▶ [The task]: From the entries that follow, list every line in which the string "More" appears.
━━━━━━
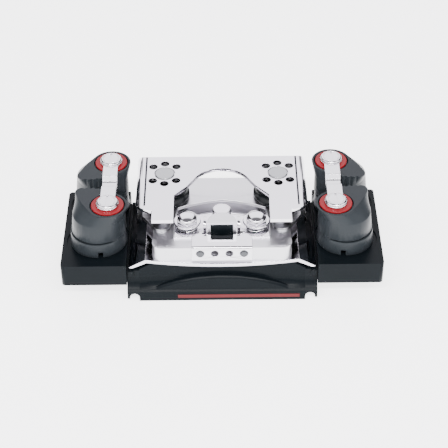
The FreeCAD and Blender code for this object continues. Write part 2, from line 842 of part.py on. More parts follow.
plate_bends = {0: "-16.4", 6: "9.1", 10: "9.1"}
last = len(full_plan(plate_half_plan)) - 1
plate_bends[last] = plate_bends[0]
del plate_bends[10]
plate_bends[last - 6] = plate_bends[6]
top_profile = mirrored_outline([
    ("0", "plate_low"), ("flange_half - flange_thick", "plate_low"), ("flange_half - flange_thick", "lip_low"),
    ("flange_half", "lip_low"), ("flange_half", "plate_top - flange_roll"),
    ("flange_half - flange_roll", "plate_top"),
])[:-1]
top_bent = common("top_bent",
                  pad("top_fold", "xz", top_profile, "100", bends={4: "flange_roll", 6: "flange_roll"},
                      both_ways=True),
                  pad("top_outline", "xy", full_plan(plate_half_plan), "60",
                      bends=plate_bends))


def sheave_spot(side):
    return f"{side} * sheave_out", "sheave_along"


top_holes = []
for number, side in enumerate((-1, 1)):
    x, y = sheave_spot(side)
    top_holes.append(cylinder(f"top_axle_hole_{number}", "axle_radius", (x, y, "40"), "10"))
    top_holes.append(cylinder(f"top_rivet_seat_{number}", "rivet_radius + 0.45",
                              (x, y, "plate_top - rivet_sink"), "10"))
    for turn in (45, 90, 135, 225, 270, 315):
        across = math.cos(math.radians(turn))
        along = math.sin(math.radians(turn))
        top_holes.append(cylinder(f"top_vent_{number}_{turn}", "vent_radius",
                                  (f"{x} + {across} * vent_ring",
                                   f"{y} + {along} * vent_ring", "40"), "10"))
seam = box("seam", ("plate_half - seam_width / 2", "plate_half + seam_width / 2"),
           ("-seam_front", "plate_back"), ("plate_top - seam_depth", "plate_top - seam_sink"))
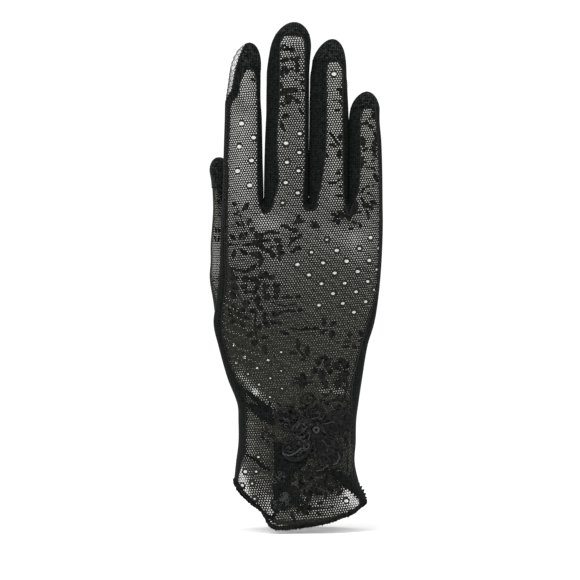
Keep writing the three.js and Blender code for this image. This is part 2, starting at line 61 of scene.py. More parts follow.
━━━━━━
▶ [Problem solution]:
The FreeCAD and Blender code for this object continues. Write part 2, from line 842 of part.py on. More parts follow.
Keep writing the three.js and Blender code for this image. This is part 2, starting at line 61 of scene.py. More parts follow.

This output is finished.